It’s all about blackberries at Saturday’s big festival

Published 12:10 am Friday, July 10, 2015

HIGH ROCK LAKE — When you talk to Lisa Hill about the many uses of blackberries, it’s like listening to Bubba tell Forrest Gump all the different ways to eat shrimp.

Blackberries are great in ice cream, custard, cobbler, pie, cheesecake, cookies,  jams, jellies and even as a glaze. When Hill’s Minnow Farm holds its first-ever Blackberry Festival Saturday, you also might see vendors hawking blackberry-inspired lotions, soaps, oils and jewelry — and even blackberry candied apples and cotton candy.

“There’s a lot of things you can do with blackberries, apparently,” Hill says.

Scheduled from 10 a.m.-6 p.m., the Blackberry Festival will have some 75 food, craft and brand-name vendors on hand and plenty of opportunity to pick your own blackberries for $2.50 a quart.

Terry Hill, owner of Hill’s Minnow Farm at 7940 Bringle Ferry Road (about 1.5 miles east of Dan Nicholas Park), has quietly nurtured and built through the years an industrial-sized blackberry patch behind his store that has six 150-foot-long rows of blackberries and five 30-foot-long rows.

The blackberries are so plentiful, you can fill a quart container in about six to eight minutes, Terry Hill says. And you won’t have to walk too far to do it. His 25-year-old daughter, Lisa, has been chief organizer for the Blackberry Festival, which they hope can become an annual event.

“I’ve got signs everywhere,” Lisa Hill says. “We just kind of dove in and did it. I think it has a lot of potential, because a lot of people have said they’re coming.”

There’s no admission, and the Hills have lined up various parking areas that together will accommodate up to 500 cars. Musicians performing Saturday include the Praise Grass Band, Dalton and Liam, Jabe Fisher and Courtney Puckett.

Lisa has been surprised at the interest in the festival, which in a few short weeks has led to 900 likes for its Facebook page.

The Hills will be making blackberry ice cream with their 100-year-old hit-and-miss John Deere engine. Lisa says she has enough ingredients to make 100 gallons. That sounds like a lot, but she routinely produces 40 gallons of homemade ice cream in front of the store every Saturday, and it doesn’t last long.

Lisa says the blackberries are so sweet that she will have to tweak her recipe to scale back the sweetness.

Visitors who want blackberries do not have to pick their own. There are picked blackberries for sale, but they are $4 a quart.

This is the peak time in what is always a short blackberry season, lasting about a month, from late June to late July. The Hills’ blackberries are the Triple Crown variety. People also call them “tame” because there are no thorns to contend with.

Terry Hill started his blackberry adventure when Lisa was a little girl and he couldn’t keep her away from wading into the wild blackberry patches around their house. Believe it or not, he started with only four plants he purchased at Lowe’s.

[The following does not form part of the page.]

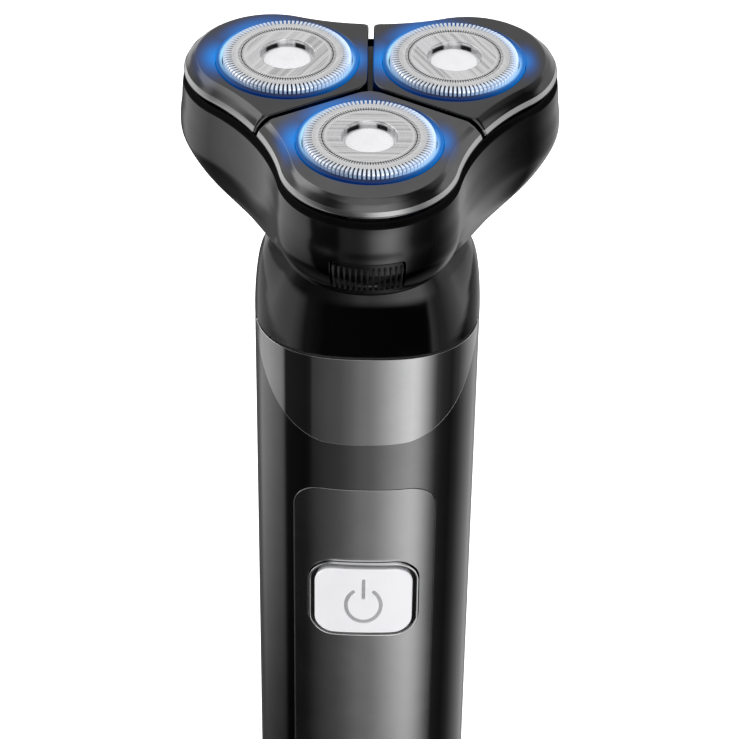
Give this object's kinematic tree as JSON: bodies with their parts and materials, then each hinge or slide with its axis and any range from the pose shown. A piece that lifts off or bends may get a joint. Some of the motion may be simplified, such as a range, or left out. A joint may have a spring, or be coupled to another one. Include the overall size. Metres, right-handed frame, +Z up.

Each year he kept replanting more shoots, setting more posts and hanging more wire to serve as trellises. Hill’s Minnow Farm has been selling blackberries now for about 10 years.

Blackberries are pretty labor-intensive because they are two-year plants.

The first year they become full, healthy and green but bear no fruit. The second year they bear a lot of fruit but die off after the season is over. Before they’re done, however, they produce new shoots that start the two-year cycle again.

After the fruit is gone, Terry Hill spends a lot of time clearing out the spent plants and training and giving the new shoots room to grow.

“We have to think two years ahead,” Terry Hill says.

The best blackberries for picking are ones which have turned completely black, have big bubbles and pull easily off the plant. The bigger the bubbles, the sweeter they are.

Lisa Hill has never lost her craving for blackberries, and around this time of year, they often constitute a meal for her.

“I eat so many blackberries I don’t even eat supper,” she says.

For help in getting started on the Blackberry Festival, Lisa Hill turned to Patti Safrit, who has gained a lot of experience organizing the Woodleaf Tomato Festival each year.

Hill’s Minnow Farm is in its 50th year of business. Terry Hill’s late father ran it for 25 years, and Terry built the store in 1990 and has overseen the operation since then. He says he hopes the community on this end of Rowan County will like the festival.

“It’s going to be chaotic, but I think we can do it,” Lisa adds.